• Required work:
Start at the line containing "front_shell();", stop at the line containing "obj.parent = empty", and set down every line in that stretch exactly as written, and nothing else.

• Collected data:
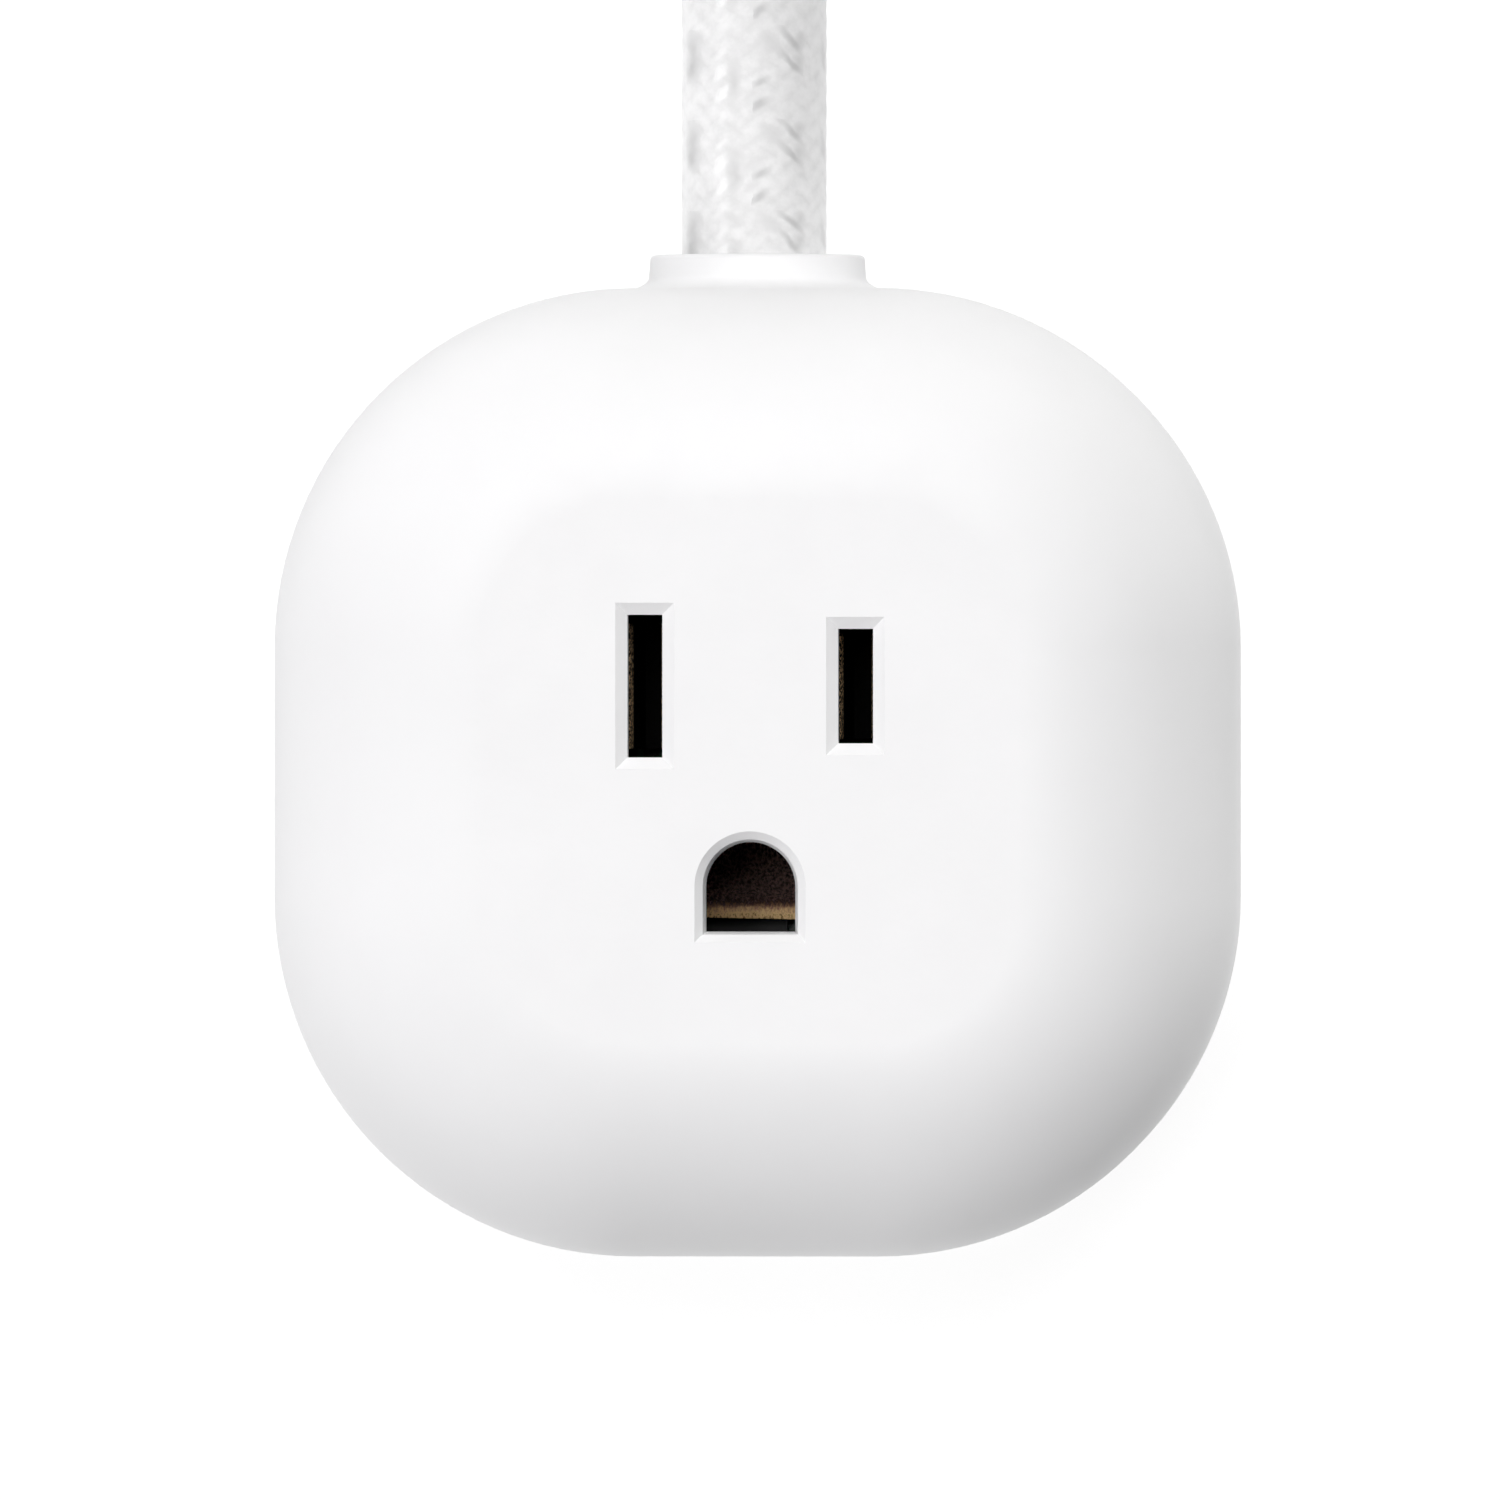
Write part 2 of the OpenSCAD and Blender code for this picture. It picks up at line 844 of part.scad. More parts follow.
module plug_body() {
    color("white")
        translate(plug_at)
            difference() {
                pillow(plug_w, plug_w, plug_t, 12, 5, 3);
                translate([0, 0, plug_t - insert_t])
                    linear_extrude(insert_t + 1)
                        outline(insert_w, insert_w, insert_r);
                for (side = [-1, 1])
                    block([side * blade_pitch / 2 - 1.6, plug_blade_y - 4.2, plug_foot - 0.5],
                        [side * blade_pitch / 2 + 1.6, plug_blade_y + 4.2, plug_t]);
                translate([0, plug_blade_y - ground_drop, plug_foot - 0.5])
                    cylinder(r = pin_foot_r + 0.5, h = plug_t);
                rod_y([0, -plug_w / 2 - 1, plug_axis_z - coil_h], cord_r + 0.02, 5.02);
            }
}

module plug_insert() {
    color("gainsboro")
        translate(plug_at)
            difference() {
                translate([0, 0, plug_t - insert_t])
                    linear_extrude(insert_t + insert_proud)
                        outline(insert_w, insert_w, insert_r, 0.02);
                for (hole = [[-1, hot_blade_w], [1, neutral_blade_w]])
                    translate([hole[0] * blade_pitch / 2, plug_blade_y, plug_t - insert_t - 1])
                        translate([-blade_t / 2 - 0.02, -hole[1] / 2 - 0.05, 0])
                            cube([blade_t + 0.04, hole[1] + 0.1, insert_t + 2]);
                translate([0, plug_blade_y - ground_drop, plug_t - insert_t - 1])
                    cylinder(r = pin_foot_r + 0.02, h = insert_t + 2);
            }
}

// Flat blade with a chamfered tip and a hole, standing on a foot inside the plug
module plug_blade(side, width) {
    half = blade_t / 2;
    tip = plug_t + insert_proud + blade_len;
    translate(plug_at + [side * blade_pitch / 2, plug_blade_y, 0])
        difference() {
            rotate([90, 0, 0])
                translate([0, 0, -width / 2])
                    linear_extrude(width)
                        polygon([
                            [-half, plug_foot], [half, plug_foot], [half, tip - 1.2],
                            [half - 0.4, tip], [0.4 - half, tip], [-half, tip - 1.2]
                        ]);
            translate([-2, 0, tip - 4.6])
                rotate([0, 90, 0])
                    cylinder(r = 1.6, h = 4);
        }
}

module plug_hot_blade() {
    color("goldenrod")
        plug_blade(-1, hot_blade_w);
}

module plug_neutral_blade() {
    color("goldenrod")
        plug_blade(1, neutral_blade_w);
}

// Round pin with a domed tip, on a thinner foot inside the plug
module plug_ground_pin() {
    face = plug_t + insert_proud;
    color("goldenrod")
        translate(plug_at + [0, plug_blade_y - ground_drop, 0])
            union() {
                translate([0, 0, plug_foot])
                    cylinder(r = pin_foot_r, h = face - plug_foot + 0.1);
                translate([0, 0, face])
                    cylinder(r = pin_r, h = pin_len);
                translate([0, 0, face + pin_len])
                    sphere(pin_r);
            }
}

module plug_strain_relief() {
    reach = plug_at[1] - plug_w / 2 - relief_y;
    color("white")
        translate([plug_at[0], relief_y, plug_axis_z])
            rotate([-90, 0, 0])
                rotate_extrude($fn = 64)
                    difference() {
                        polygon([
                            [4, 0], [4.9, 0], [5.1, 0.4], [5.3, reach * 0.4],
                            [5.7, reach * 0.75], [6.4, reach], [4, reach]
                        ]);
                        translate([3, -1])
                            square([1.42 + cord_r - 4.4, 40]);
                    }
}

front_shell();
rear_shell();
housing_screws();
contact_carrier();
neutral_contact();
hot_contact();
ground_contact();
main_board();
board_screws();
button_board();
power_button();
tactile_switch();
switch_plunger();
light_pipe();
status_led();
relay_base();
relay_coil();
relay_yoke();
relay_armature();
moving_contact();
fixed_contact();
relay_case();
filter_capacitor();
transformer();
bulk_capacitor();
varistor();
fuse();
bridge_rectifier();
wifi_board();
wifi_shield();
wifi_header();
terminal_block();
hot_wire();
neutral_wire();
ground_wire();
load_wire();
cord_clamp();
clamp_screws();
cord_grommet();
cord_end();
power_cord();
cord_coil();
cord_tail();
cord_tie();
plug_body();
plug_insert();
plug_hot_blade();
plug_neutral_blade();
plug_ground_pin();
plug_strain_relief();
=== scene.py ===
import json
import math

import bmesh
import bpy
import numpy as np
from mathutils import Matrix, Vector


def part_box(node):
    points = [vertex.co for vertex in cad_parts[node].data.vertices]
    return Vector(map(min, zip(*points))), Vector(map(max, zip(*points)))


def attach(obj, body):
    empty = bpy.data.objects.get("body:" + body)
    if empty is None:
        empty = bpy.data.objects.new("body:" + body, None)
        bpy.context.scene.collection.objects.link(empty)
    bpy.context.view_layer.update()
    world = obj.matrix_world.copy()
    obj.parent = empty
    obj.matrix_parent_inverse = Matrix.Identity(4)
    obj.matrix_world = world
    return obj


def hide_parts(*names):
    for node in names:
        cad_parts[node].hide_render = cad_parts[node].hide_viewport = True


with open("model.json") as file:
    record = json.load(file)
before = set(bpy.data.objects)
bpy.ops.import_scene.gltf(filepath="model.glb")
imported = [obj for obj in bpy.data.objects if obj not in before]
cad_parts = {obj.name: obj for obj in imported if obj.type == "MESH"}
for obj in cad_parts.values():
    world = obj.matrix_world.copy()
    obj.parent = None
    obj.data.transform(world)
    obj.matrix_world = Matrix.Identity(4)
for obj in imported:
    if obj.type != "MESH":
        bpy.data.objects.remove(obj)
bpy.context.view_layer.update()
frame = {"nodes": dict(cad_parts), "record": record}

# The corded smart plug lies on its back: +Z out of the socket face, +Y along the lead.
MM = 0.001


def mm(*points):
    """Points given in millimetres, in metres."""
    return [tuple(v * MM for v in point) for point in points]


def low(node):
    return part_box(node)[0]


def high(node):
    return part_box(node)[1]


def middle(node):
    return (low(node) + high(node)) / 2


# ---------- camera ----------

FACE_Z = high("front_shell").z
CAM_DISTANCE = 1600 * MM
CAM_SIDE = 46 * MM
CAM_AIM = Vector((0, 1.35 * MM, FACE_Z))
VIEW_WIDTH = 90.3 * MM
SENSOR = 36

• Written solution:
front_shell();
rear_shell();
housing_screws();
contact_carrier();
neutral_contact();
hot_contact();
ground_contact();
main_board();
board_screws();
button_board();
power_button();
tactile_switch();
switch_plunger();
light_pipe();
status_led();
relay_base();
relay_coil();
relay_yoke();
relay_armature();
moving_contact();
fixed_contact();
relay_case();
filter_capacitor();
transformer();
bulk_capacitor();
varistor();
fuse();
bridge_rectifier();
wifi_board();
wifi_shield();
wifi_header();
terminal_block();
hot_wire();
neutral_wire();
ground_wire();
load_wire();
cord_clamp();
clamp_screws();
cord_grommet();
cord_end();
power_cord();
cord_coil();
cord_tail();
cord_tie();
plug_body();
plug_insert();
plug_hot_blade();
plug_neutral_blade();
plug_ground_pin();
plug_strain_relief();
=== scene.py ===
import json
import math

import bmesh
import bpy
import numpy as np
from mathutils import Matrix, Vector


def part_box(node):
    points = [vertex.co for vertex in cad_parts[node].data.vertices]
    return Vector(map(min, zip(*points))), Vector(map(max, zip(*points)))


def attach(obj, body):
    empty = bpy.data.objects.get("body:" + body)
    if empty is None:
        empty = bpy.data.objects.new("body:" + body, None)
        bpy.context.scene.collection.objects.link(empty)
    bpy.context.view_layer.update()
    world = obj.matrix_world.copy()
    obj.parent = empty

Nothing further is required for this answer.